The competitive dynamic for robotics vendors targeting Group ADP is straightforward: the operator's scale and government backing make it a creditworthy, long-duration customer for autonomous systems suppliers. For investors seeking robotics exposure, however, Group ADP is a poor proxy — any automation benefit accrues to the vendor, not the airport operator, whose margins are driven by aeronautical fees, retail concessions, and real estate yields.

Peer airport operators including Fraport (Frankfurt), AENA (Spain), and Heathrow Airport Holdings have similarly limited disclosed robotics footprints, suggesting this is a sector-wide gap rather than a Group ADP-specific deficiency.

Outlook

The structural case for autonomous systems adoption at major hub airports is sound: labor cost pressure, passenger volume recovery, and airside safety requirements all create procurement incentives. Group ADP's 26-airport scale means that a coordinated automation program — if announced — would represent a material procurement event for robotics vendors in baggage handling, cleaning, and security domains.
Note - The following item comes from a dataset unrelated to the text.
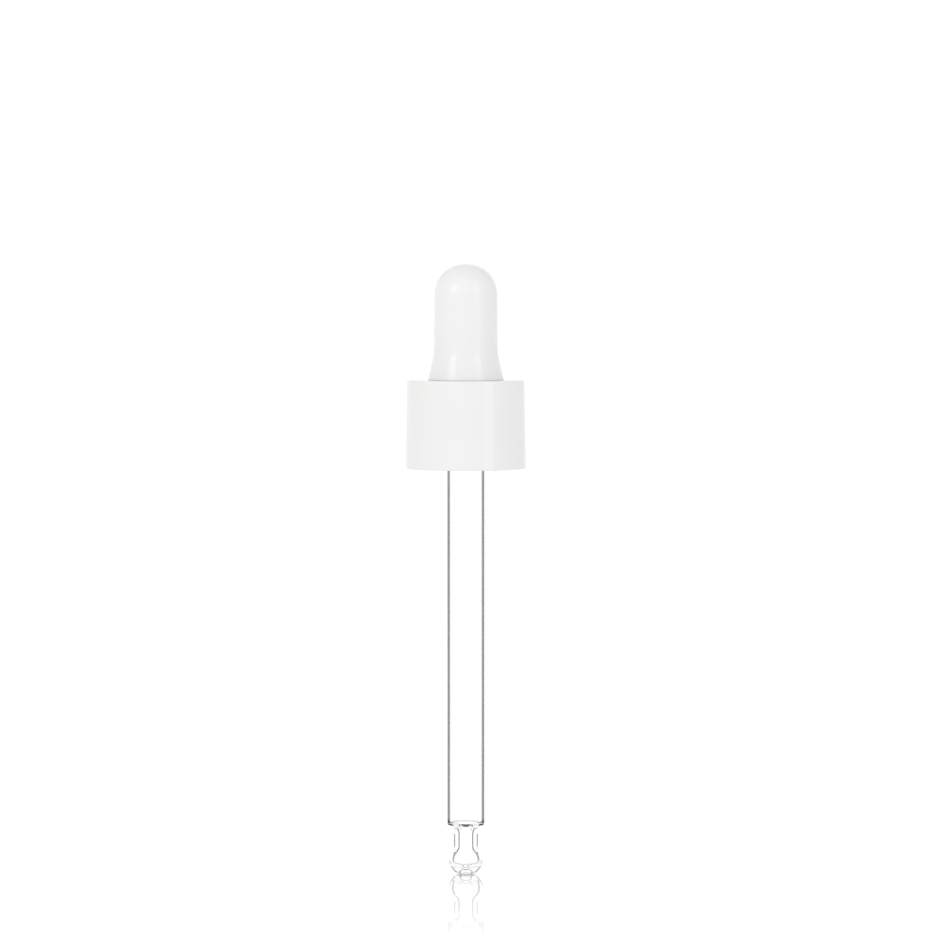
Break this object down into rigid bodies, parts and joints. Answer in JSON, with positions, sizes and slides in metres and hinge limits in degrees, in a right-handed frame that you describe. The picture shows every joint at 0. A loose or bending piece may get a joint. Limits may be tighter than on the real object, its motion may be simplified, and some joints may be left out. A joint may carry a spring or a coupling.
{
  "type": "medicine dropper",
  "caption": "Medicine dropper: a hollow squeeze bulb and a glass pipette with a bell tip, held in a smooth screw collar that closes a small bottle.",
  "frame": {"origin": "on the dropper's axis, in the plane of the gasket's underside, where a bottle's rim seats", "axes": "+Z along the dropper's axis, from the pipette's tip towards the bulb's dome"},
  "size_m": [0.023, 0.023, 0.1163],
  "materials": {
    "collar_plastic": "smooth white moulded polypropylene, satin gloss",
    "gasket_plastic": "soft natural polyethylene, matte",
    "clear_glass": "clear fire-polished glass",
    "bulb_silicone": "smooth white silicone rubber, soft satin gloss"
  },
  "bodies": {
    "collar": {"screw_collar": "collar_plastic", "neck_gasket": "gasket_plastic"},
    "pipette": {"glass_pipette": "clear_glass"},
    "bulb": {"rubber_bulb": "bulb_silicone"}
  },
  "joints": [
    {"name": "collar_swivel", "type": "hinge", "parent": "collar", "child": "pipette", "pos_m": [0, 0, 0], "axis": [0, 0, 1], "continuous": true},
    {"name": "bulb_press", "type": "slide", "parent": "pipette", "child": "bulb", "axis": [0, 0, -1], "range_m": [0, 0.006], "stiffness_N_per_m": 1000, "deforming": ["rubber_bulb"]}
  ]
}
The near-term outlook for Group ADP as a robotics sector participant, however, remains unsubstantiated. No catalysts have been identified that would reposition the company from technology consumer to technology investor or developer. Coverage priority reflects this gap: the company warrants monitoring for smart airport program announcements, but does not currently merit active robotics sector coverage.

Rating: CAUTION. Stable infrastructure business with structural automation potential, but zero verified robotics deployment or strategy disclosure. Relevant as a potential customer of autonomous systems vendors; not relevant as a robotics sector investment.